(2.7.16) 人類衰亡史序説 シリア その1 独裁と難民のはざまで
このところのコロナ騒ぎでしばらく前までヨーロッパ最大のイシューだったシリア難民のことをすっかり忘れていた。
NHKのBS1が「レバノンからのSOS.コロナ禍でおいつめられるシリア難民」というドキュメンターを放映したが、シリア難民が前にもまして悲惨な状況下に置かれていることを知った。
シリア内戦はアラブの春の影響下で2011年から始まった民主化運動だが、アラブのどこの国でも民主化を求める主体が宗教的狂信者が中心になっていく。そうなるとアサド政権の独裁と宗教的狂信者の支配とどちらがよりましなのかわからなくなってしまう。
ヨーロッパや日本でおなじみの民主派といった層がなく、そうした宗教指導者の支配する国は西洋民主主義の視点から言えば、どちらも独裁政権であることに変わりがない。 シリアの人口は内戦が始まる前は2Ⅰ百万人程度だったが、内戦が始まり住む場所も崩壊されると約600万人近いシリア人が国外に脱出した。最も多いのがトルコで約350万人、そしてレバノンにも150万人近い難民がいるという。
今回映像でレバノンの難民キャンプがうつされていたが、モンゴル族が使用するパオのようなテント(ただし四角い)が延々と並んでおり、そこに家族単位で難民生活をしていた。
トルコではなくレバノンに逃れた難民は近くて費用がかからないからここに逃れてきたようで、トルコなどに行く場合は相応の資金が必要なようだった。
しかもレバノンの難民はレバノン政府が認めたものでなく(レバノンは難民条約を承認していない)、押しかけていついてしまったというのが実情だ。

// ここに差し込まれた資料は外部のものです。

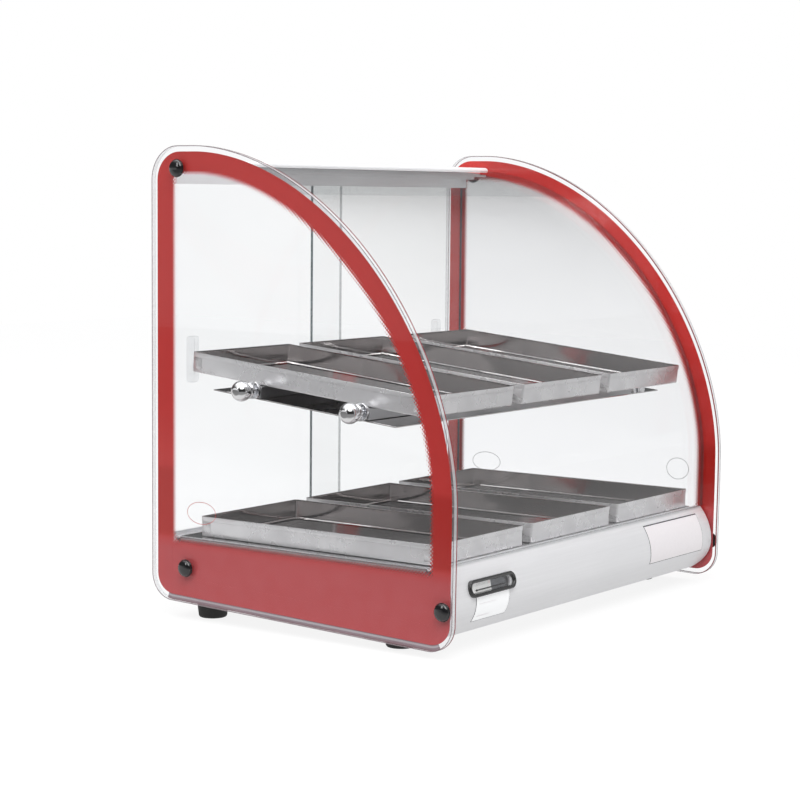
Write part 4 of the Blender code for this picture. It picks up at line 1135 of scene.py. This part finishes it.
def top_rail():
    """The header extrusion: two door channels, a screw port and a slot that holds the front glass."""
    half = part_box("top_rail")[1].x
    rear, middle, front = RAIL_FINS
    slot_top = HEIGHT - FRONT_GLASS_INSET + GAP
    slot_floor = HEIGHT - FRONT_GLASS_INSET - FRONT_GLASS - GAP
    slot_end = FRONT_GLASS_REAR - 2 * GAP
    round_corner = arc((rear + RAIL_ROUND, RAIL_TOP - RAIL_ROUND), RAIL_ROUND, 180, 90, 8)
    outline = [(rear, RAIL_FOOT), *round_corner, (slot_end - 0.002, RAIL_TOP), (slot_end, RAIL_CROWN)]
    nose, lip = RAIL_NOSE
    outline += bezier((nose - RAIL_NOSE_CURVE, RAIL_CROWN), (nose, RAIL_CROWN), (nose, slot_top), 10)
    outline += [(slot_end, slot_top), (slot_end, slot_floor), (lip, slot_floor), (lip, RAIL_LIP)]
    outline += [(RAIL_PORT[0], RAIL_LIP), RAIL_PORT, (front + RAIL_FIN, RAIL_PORT[1])]
    for depth, roof in ((front, RAIL_ROOFS[0]), (middle, RAIL_ROOFS[1])):
        outline += [(depth + RAIL_FIN, RAIL_FOOT), (depth, RAIL_FOOT), (depth, roof)]
        outline += [(depth - RAIL_CHANNEL, roof)]
    outline += [(rear + RAIL_FIN, RAIL_FOOT)]
    rail = section("top_rail_extrusion", [outline], -half, half, "rail_aluminium")
    stands_for(soften(rail, 0.0003, 2, 40), "top_rail")


def fascia_path(steps=28):
    ledge = [(FASCIA_BACK, FASCIA_LEDGE[0]), (FASCIA_LEDGE[1], FASCIA_TOP[1])]
    upper = bezier(FASCIA_TOP, (FASCIA_CREST[0], FASCIA_BULGE[0]), FASCIA_CREST, steps)
    lower = bezier(FASCIA_CREST, (FASCIA_CREST[0], FASCIA_BULGE[1]), FASCIA_FOOT, steps)[1:]
    return ledge + upper + lower


def fascia():
    path = fascia_path()
    outline = path + beside(path, FASCIA)[::-1]
    shell = section("fascia_shell", [outline], -BASE_HALF, BASE_HALF, "satin_aluminium")
    window = [side / 2 + METER_CLEARANCE for side in METER_WINDOW]
    cutter = ringed(
        "window cutter",
        lambda inset: slot_outline(*window),
        [(0.0, -0.02), (0.0, 0.02)],
        "satin_aluminium",
        meter_matrix(),
    )
    subtract(shell, cutter)
    stands_for(soften(shell, 0.0004, 2, 50), "fascia")
    centre = next(c for c in hole_centres("left") if c[0] > DEPTH / 2 and c[1] < HEIGHT / 4)
    port = lathe(
        "fascia_screw_port",
        [(0.0023, BASE_HALF), (0.0043, BASE_HALF), (0.0043, -BASE_HALF), (0.0023, -BASE_HALF)],
        (0, y_at(centre[0]), centre[1]),
        (1, 0, 0),
        "satin_aluminium",
        32,
    )
    added_to(port, "fascia")


def on_fascia(name, low_x, high_x, low_z, high_z, rise, material):
    """A thin film that follows the fascia's face between two heights."""
    path = fascia_path(60)
    inside = [p for p in path[3:] if low_z < p[1] < high_z]
    outer = beside(inside, -(rise + FILM))
    outline = outer + beside(inside, -rise)[::-1]
    film = section(name, [outline], low_x, high_x, material)
    return added_to(film, "fascia")


def labels():
    """Blank plates with an outline; two plain rules stand for the small print on one of them."""
    line, (outline_rise, plate_rise, rule_rise) = PLATE_LINE, PLATE_RISES
    for name, (x0, x1, z0, z1, finish) in PLATES.items():
        on_fascia(f"{name}_outline", x0, x1, z0, z1, outline_rise, "label_line")
        on_fascia(name, x0 + line, x1 - line, z0 + line, z1 - line, plate_rise, finish)
    margin, thickness = PLATE_RULE
    start = PLATE_LEFT + margin
    for i, (length, z) in enumerate(PLATE_RULES):
        on_fascia(f"data_plate_rule_{i}", start, start + length, z, z + thickness, rule_rise, "label_pale")


def meter_matrix():
    """Local +Z points out of the fascia at the thermometer, +X along it."""
    facing = Matrix.Rotation(math.pi / 2 - METER_TILT, 4, "X")
    return Matrix.Translation((METER_X, y_at(METER_CREST), METER_HEIGHT)) @ facing


def thermometer():
    half_length, half_height = (side / 2 for side in METER_SIZE)
    band = half_height - METER_WINDOW[1] / 2
    corners = [(0.0, -METER_PROUD), (0.0, METER_PROUD), (band, METER_PROUD - 0.0004), (band, METER_CARD[0])]
    bezel = ringed(
        "meter_bezel_ring",
        lambda inset: slot_outline(half_length - inset, half_height - inset, 24),
        fillet(corners, 0.0016, 6),
        "black_plastic",
        meter_matrix(),
        closed=True,
    )
    stands_for(bezel, "meter_bezel")
    window = [side / 2 - GAP for side in METER_WINDOW]

    def flat(inset):
        return slot_outline(window[0] - inset, window[1] - inset, 20)

    back, edge, face = METER_CARD
    card_profile = [(0.0, back), (0.0, edge), (0.0002, face)]
    card = ringed("meter_dial_card", flat, card_profile, "dial_white", meter_matrix())
    stands_for(card, "meter_dial")
    stands_for(ringed("meter_lens_pane", flat, METER_LENS, "meter_glass", meter_matrix()), "meter_lens")
    half, radius, bulb = METER_COLUMN
    tip = [(radius * math.sin(a), half - radius + radius * math.cos(a)) for a in arc_angles(6)]
    stem = tip + [(radius, -half + 0.004), (bulb, -half + 0.002), (0.0, -half)]
    origin = meter_matrix() @ METER_COLUMN_PLACE
    stands_for(lathe("meter_column_tube", stem, origin, (1, 0, 0), "black_plastic", 24), "meter_column")


# ---------------------------------------------------------------- rear controls


def knob():
    """Fluted control knob with a pointer line."""
    low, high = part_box("thermostat_knob")
    skirt, length = (high.x - low.x) / 2, high.y - low.y - 0.0009

    def outline(inset):
        radius = skirt - inset
        points = []
        for i in range(8 * KNOB_FLUTES):
            angle = 2 * math.pi * i / (8 * KNOB_FLUTES)
            depth = 0.00045 * max(0.0, math.cos(KNOB_FLUTES * angle)) if inset > 0.001 else 0.0
            points.append(((radius - depth) * math.cos(angle), (radius - depth) * math.sin(angle)))
        return points

    side = skirt - KNOB_TOP
    profile = [(skirt - 0.0035, 0.0), (0.0003, 0.0), (0.0, 0.0004), (0.0003, 0.0018), (side - 0.0004, 0.0026)]
    profile += [(side, 0.0034), (side + 0.0004, length - 0.0012), (side + 0.0010, length - 0.0004)]
    profile += [(side + 0.0020, length), (side + 0.0040, length - 0.0002)]
    centre = Vector((middle_of("thermostat_knob").x, low.y, KNOB_HEIGHT))
    facing = Matrix.Translation(centre) @ Matrix.Rotation(-math.pi / 2, 4, "X")
    stands_for(ringed("thermostat_knob_body", outline, profile, "black_plastic", facing), "thermostat_knob")
    pointer = ((-0.0007, -0.0095, length - 0.0002), (0.0007, -0.0030, length + 0.0004))
    line = rounded_block("thermostat_knob_pointer", *pointer, 0.0002, "label_white", facing)
    added_to(line, "thermostat_knob")
    heat_scale(centre)


def heat_scale(centre):
    """Marks printed on the wall round the knob."""
    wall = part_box("base_tub")[1].y
    for i in range(HEAT_MARKS):
        angle = math.radians(HEAT_MARK_START - HEAT_MARK_STEP * i)
        turn = Matrix.Translation((centre.x, wall, centre.z)) @ Matrix.Rotation(-angle, 4, "Y")
        end = HEAT_MARK_REACH + HEAT_MARK_LENGTHS[i % 2]
        corners = ((-0.0004, 0.00001, HEAT_MARK_REACH), (0.0004, 0.00016, end))
        mark = rounded_block(f"heat_scale_mark_{i}", *corners, 0.00005, "label_line", turn, segments=1)
        added_to(mark, "base_tub")


def pilot_lamp():
    middle = middle_of("pilot_lamp")
    origin = (middle.x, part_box("base_tub")[1].y + GAP, middle.z)
    dome, flange, body = LAMP
    profile = [(dome * math.sin(a), 0.0015 + 0.0030 * math.cos(a)) for a in arc_angles(14)]
    profile += fillet([(dome, 0.0013), (flange, 0.0012), (flange, 0.0), (body, 0.0)], 0.0002)
    profile += [(body, -0.0155), (0.0, -0.016)]
    stands_for(lathe("pilot_lamp_lens", profile, origin, (0, 1, 0), "amber_lens", 48), "pilot_lamp")


# ---------------------------------------------------------------- nodes carried over


def carry_over():
    """CAD nodes whose shape is right keep it, with welded, softened edges and a finish."""
    for node, obj in frame["nodes"].items():
        if obj.hide_render:
            continue
        obj.data.materials.clear()
        obj.data.materials.append(MATERIALS[SLOT_OF[node]])
        weld = obj.modifiers.new("weld", "WELD")
        weld.merge_threshold = 0.00001
        if node in ("power_cord", "heating_element"):
            smooth = obj.modifiers.new("smooth", "SUBSURF")
            smooth.levels = smooth.render_levels = 1
        else:
            soften(obj, 0.00035, 2, 35)


# ---------------------------------------------------------------- studio


CAMERA_PLACE = (-1.9623, -1.3350, 0.4527)
CAMERA_YAW = math.radians(54.40)
CAMERA_PITCH = math.radians(5.50)
CAMERA_ROLL = math.radians(0.524)
CAMERA_LENS = 95.56
SKY_PEAK = 1.5
SKY = (  # sine of the elevation, light seen by everything but the camera
    (-1.0, 0.80), (-0.20, 0.86), (-0.14, 0.84), (0.02, 0.80), (0.045, 0.13), (0.22, 0.06),
    (0.50, 0.09), (0.66, 0.70), (0.80, 1.35), (1.0, SKY_PEAK),
)
FLOOR_REACH = (0.42, 0.60)  # toward the camera, where the floor's own light fades out
LAMP_TARGET = Vector((0, 0, 0.25))
SOFT_BOXES = {  # place, size, watts
    "overhead": ((-0.2, 0.1, 1.9), (1.8, 0.7), 12),
    "left": ((-2.2, 0.6, 1.5), (0.5, 1.4), 10),
    "front left": ((-1.9, -1.6, 2.6), (1.7, 1.7), 44),
}


def studio_camera():
    data = bpy.data.cameras.new("camera")
    data.lens = CAMERA_LENS
    data.sensor_width = 36.0
    camera = bpy.data.objects.new("camera", data)
    bpy.context.scene.collection.objects.link(camera)
    right = Vector((math.cos(CAMERA_YAW), -math.sin(CAMERA_YAW), 0.0))
    level = math.cos(CAMERA_PITCH)
    forward = Vector((math.sin(CAMERA_YAW) * level, math.cos(CAMERA_YAW) * level, -math.sin(CAMERA_PITCH)))
    up = right.cross(forward)
    cosine, sine = math.cos(CAMERA_ROLL), math.sin(CAMERA_ROLL)
    columns = (cosine * right + sine * up, cosine * up - sine * right, -forward)
    turn = Matrix([[column[row] for column in columns] for row in range(3)]).to_4x4()
    camera.matrix_world = Matrix.Translation(CAMERA_PLACE) @ turn
    bpy.context.scene.camera = camera


def toward_camera(graph, east, north):
    """How far a place or a direction lies toward the camera."""
    parts = (graph.times(east, -math.sin(CAMERA_YAW)), graph.times(north, -math.cos(CAMERA_YAW)))
    return graph.maths("ADD", *parts)


def studio_world():
    """White to the camera; to everything else a light table, a dark horizon and a bright ceiling."""
    world = bpy.data.worlds.new("studio")
    bpy.context.scene.world = world
    graph = Graph("studio", world)
    east, north, up = graph.add("SeparateXYZ", vector=graph.add("TexCoord", output=0)).node.outputs
    stops = [((height + 1) / 2, (light / SKY_PEAK,) * 3) for height, light in SKY]
    sky = graph.times(graph.ramp(graph.remap(up, -1.0, 1.0), stops), SKY_PEAK)
    level = graph.maths("MAXIMUM", sky, graph.remap(north, -0.35, 0.15, 0.46, 0.0))
    window = graph.times(graph.remap(up, -0.16, -0.06), graph.remap(up, 0.42, 0.60, 1.0, 0.0))
    flag = graph.times(graph.remap(toward_camera(graph, east, north), 0.50, 0.66), window)
    level = graph.times(level, graph.remap(flag, 0.0, 1.0, 1.0, 0.08))
    light = graph.add("CombineXYZ", x=level, y=level, z=graph.times(level, 1.01))
    seen = graph.add("Background", color=(1, 1, 1), strength=1.0)
    lit = graph.add("Background", color=light, strength=1.0)
    is_camera = graph.add("LightPath", output=0)
    graph.finish(graph.blended(is_camera, lit, seen), "OutputWorld")


def studio_floor():
    """A pale floor that reads white and takes only a faint contact shadow."""
    bm = bmesh.new()
    bmesh.ops.create_grid(bm, x_segments=2, y_segments=2, size=4.0)
    mesh = bpy.data.meshes.new("floor")
    bm.to_mesh(mesh)
    bm.free()
    floor = bpy.data.objects.new("floor", mesh)
    floor.location.z = CAD_BOX[0][2] - 0.0002
    bpy.context.scene.collection.objects.link(floor)
    graph = Graph("pale floor")
    cloud = graph.noise(1.5)
    is_camera = graph.add("LightPath", output=0)
    east, north, _ = graph.axes()
    unseen = graph.remap(toward_camera(graph, east, north), *FLOOR_REACH, 0.66, 0.06)
    strength = graph.maths("MAXIMUM", graph.times(is_camera, 1.05), unseen)
    glow = graph.add("Emission", color=(1, 1, 1), strength=strength)
    matt = graph.add("BsdfDiffuse", color=graph.mixed(cloud, (0.84, 0.84, 0.84), (0.86, 0.86, 0.86)))
    mesh.materials.append(graph.finish(graph.blended(0.18, glow, matt)))


def soft_box(name, place, size, strength):
    data = bpy.data.lights.new(name, "AREA")
    data.shape = "RECTANGLE"
    data.size, data.size_y = size
    data.energy = strength
    lamp = bpy.data.objects.new(name, data)
    lamp.location = place
    lamp.rotation_mode = "QUATERNION"
    lamp.rotation_quaternion = (LAMP_TARGET - Vector(place)).to_track_quat("-Z", "Y")
    bpy.context.scene.collection.objects.link(lamp)


def studio():
    studio_camera()
    studio_world()
    studio_floor()
    for name, settings in SOFT_BOXES.items():
        soft_box(name, *settings)
    scene = bpy.context.scene
    scene.view_settings.view_transform = "Standard"
    scene.cycles.transparent_max_bounces = 40
    scene.cycles.max_bounces = 16
    scene.cycles.glossy_bounces = 10


# ---------------------------------------------------------------- assembly

for hand, direction in SIDES.items():
    side_glass(hand, direction)
    arris_lines(hand, direction)
    print_on_panel(hand, direction)
    door(hand)
    for corner_name in ("top", "rear", "front"):
        cap_screw(hand, direction, corner_name)
    for row in ("rear", "front"):
        shelf_stud(hand, direction, row)
        foot(hand, direction, row)
lower_edge_mirror("left", SIDES["left"])
for oval_name, oval in OVALS.items():
    etched_oval(oval_name, *oval)
front_glass()
top_rail()
for shelf_level in ("upper", "lower"):
    for pan_column in ("left", "middle", "right"):
        food_pan(shelf_level, pan_column)
fascia()
labels()
thermometer()
knob()
pilot_lamp()
carry_over()
studio()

レバノン政府も難民にかかわるのは嫌というのが本音で、ただ見て見ぬふりをしている。 そこに降ってわいたのがコロナ禍で、レバノンでも3月にロックアウトが実施され経済は疲弊し、今まであった難民の仕事が全くと言っていいほどなくなってしまった。
そうした難民の最後の生きる手段は臓器を売ることであり、腎臓一つが10万円から30万円程度で売り買いされていた。またもう一つの手段は売春で、母親が子供の食料を確保するためや、兄に脅されて売春を強要されている少女が映像に映されていた。

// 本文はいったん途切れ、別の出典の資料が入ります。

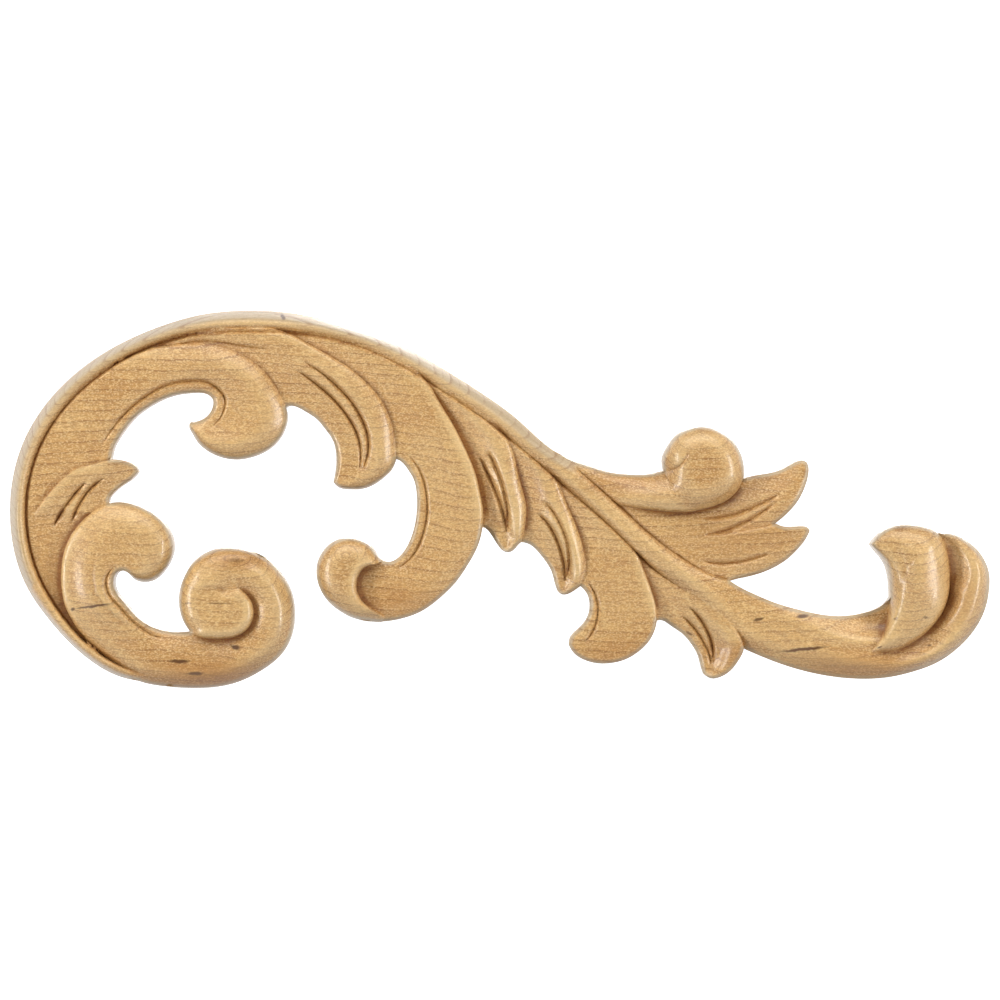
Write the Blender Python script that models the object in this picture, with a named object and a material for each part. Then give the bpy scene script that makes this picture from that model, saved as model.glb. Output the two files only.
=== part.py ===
"""Carved maple acanthus applique: one flat-backed scroll of hardwood, cut in relief.

Front faces -Y, length runs along X, height along Z. The flat back lies in the plane y = 0, and the origin
is on it, in the middle of the overall length and height.

The plan is drawn on a carver's squared sheet: columns run right, rows run down, and square (500, 500) is
the origin. Every leaf is the space between two flowing edges, with a few carved levels across it. Where
leaves lie over one another the highest one shows, so its edge stands as a step over its neighbour.
"""

import math

import bpy
import numpy as np
from mathutils import Vector, kdtree
from mathutils.geometry import delaunay_2d_cdt

# Driving sizes, in metres
LENGTH = 0.305  # left edge of the scroll to the right edge of the end volute
THICKNESS = 0.018  # flat back to the top of the ball
WALL_RUN = 0.0004  # how far a step or a side leans over its own height
EDGE_ROLL = 0.0016  # width of the rounded arris along a leaf's edge
EDGE_DROP = 0.0012  # how much lower that arris ends at the leaf's outline
BALL_FILLET = 0.0015  # hollow where a ball melts into its leaf
RAIL_CUT_WIDTH = 0.0015
RAIL_CUT_DEPTH = 0.0009
VEIN_WIDTH = 0.0019
VEIN_DEPTH = 0.0013
BEAD_WIDTH = 0.0017
BEAD_DEPTH = 0.0011
HOLLOW_WIDTH = 0.0024
HOLLOW_DEPTH = 0.0011
FINE_WIDTH = 0.0015
FINE_DEPTH = 0.0007
FACET = 0.0026  # spacing of the solid's corners along its outlines and cuts
FIELD = 0.0034  # spacing of the corners on the open surfaces between them
STEP_LOOK = 0.0006  # how far either side of an edge its step is measured
STEP_LEAST = 0.0005  # a lower step gets no line of its own
MERGE = 0.00004  # corners nearer than this are one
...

救いようもない実情だが、ある家族は兄が臓器密売業者に騙されて誘惑され、臓器を摘出された後はごみために捨てられ、12歳程度の少女が今度は家族(5人程度)のために働くとけなげに奮闘していた。アラブ諸国を見ていると、歴史は民主主義が広まる方向に進むということになっていないことがわかる。現実には宗教的狂信国家のイランや、共産党独裁国家の中国や、共産主義的王朝支配の北朝鮮が営々と生きつづけており、民主主義という思想はある一定の地域にしか広がらないローカル思想でしかない。

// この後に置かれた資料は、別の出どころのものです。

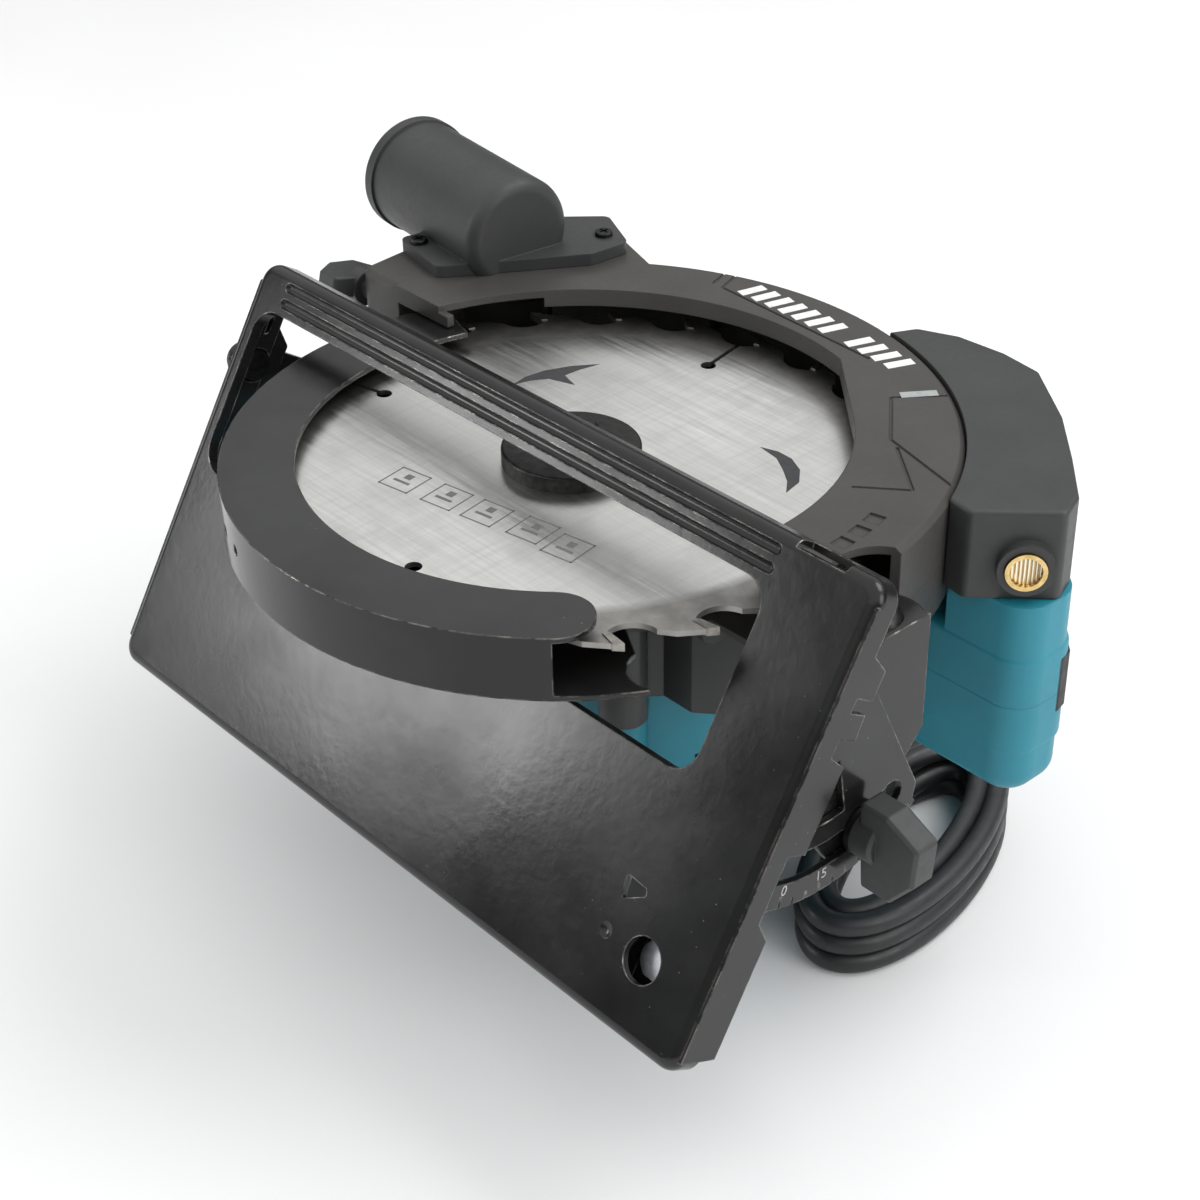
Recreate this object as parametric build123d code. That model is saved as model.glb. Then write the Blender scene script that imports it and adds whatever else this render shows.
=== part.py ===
"""Corded circular saw for a 185 mm blade, standing on its motor end with its cord coiled beside it.

Millimetres. Everything is modelled about the blade: x forward along the cut, y up from the base
plate towards the handle, z along the spindle towards the open side of the blade. save() then moves
each piece into the frame of the part, whose origin is the middle of the motor's end face.
"""
import os
from math import acos, cos, degrees, hypot, radians, sin, tan

from build123d import *

os.makedirs("parts", exist_ok=True)

# ---------------------------------------------------------------- driving dimensions
BLADE_R = 92.5
BLADE_T = 1.6
KERF_T = 2.4
TEETH = 24
TOOTH_PHASE = -33.3          # angle of one tooth tip
SLOT_PHASE = 102.2           # angle of one expansion slot
FLANGE_R = 19.4

MOTOR_Y = 29.0               # motor axis above the spindle
MOTOR_END = -150.0           # the face that the saw stands on
MOTOR_R = 44.0
SPLIT_Z = -62.0              # gear housing to motor housing
SCREW_Z = -34.0              # seat of the gear housing's screws
CAP_Z = -128.0               # motor housing to end cap
BRUSH_Z = -122.3
BRUSH_CAP_R = 5.5
GEAR_TEETH = 38
PINION_TEETH = 9
GEAR_MODULE = 2 * MOTOR_Y / (GEAR_TEETH + PINION_TEETH)
SPINDLE_R = 7.5
ROTOR_R = 23.0
FIT = 0.05                   # radial clearance of a running fit

GUARD_R = 96.2               # moving guard
GUARD_TOP = 5.9
GUARD_BOTTOM = -12.4
SHEET = 1.5
COVER_R = 106.5              # fixed guard
COVER_TOP = 12.0
SHELL_BACK = -20.0
COVER_SPLIT = -6.0

BEVEL = 31.2                 # bevel at rest
BEVEL_Y = -22.0              # bevel axis, along x
BEVEL_Z = -8.0
BASE_DROP = 9.0              # bevel axis above the sole
BASE_T = 2.0
BASE_REAR = -124.0
BASE_FRONT = 126.0
BASE_OUT = -32.3             # outer edge, measured from the bevel axis
BASE_IN = 99.2               # motor-side edge
WINDOW_REAR = -118.5
WINDOW_FRONT = 95.5
WINDOW_OUT = -18.7
WINDOW_IN = 33.1
CLAMP_X = 104.0              # fence clamp screw
CLAMP_Y = 78.7
FLANGE_H = 14.5
SIDE_H = 8.0

PLATE_X = 118.0              # rear face of the bevel quadrant
QUADRANT_R = 57.0
SLOT_R = 46.0
SLOT_W = 8.0
KNOB_ANGLE = 46.4            # clamp screw's place along the slot at rest

DEPTH_X = 110.0              # depth pivot, along z
DEPTH_Y = 4.2
DEPTH_PIN_R = 3.0
DEPTH_ARC_R = 212.0          # depth guide's slot, about the depth pivot
DEPTH_KNOB = (24.5, 2.0)     # depth clamp knob's axis, in y and z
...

アラブの春は宗教弾圧の冬にすぐに変わり、そこに住んでいる人々にとっては、アサド政権の独裁とさして変わらないものであり、内戦で国家が崩壊するよりも「アサドの春」のほうが良かったと普通の人は思うだろう。シリア難民約600万人はアラブの春などと浮かれなければ存在しなかったはずで、人は政治やイデオロギーよりも生活が大事なのは隣の中国を見てもわかる。人は民主主義のために生きるのではなく生活のために生きるというのが実体だ。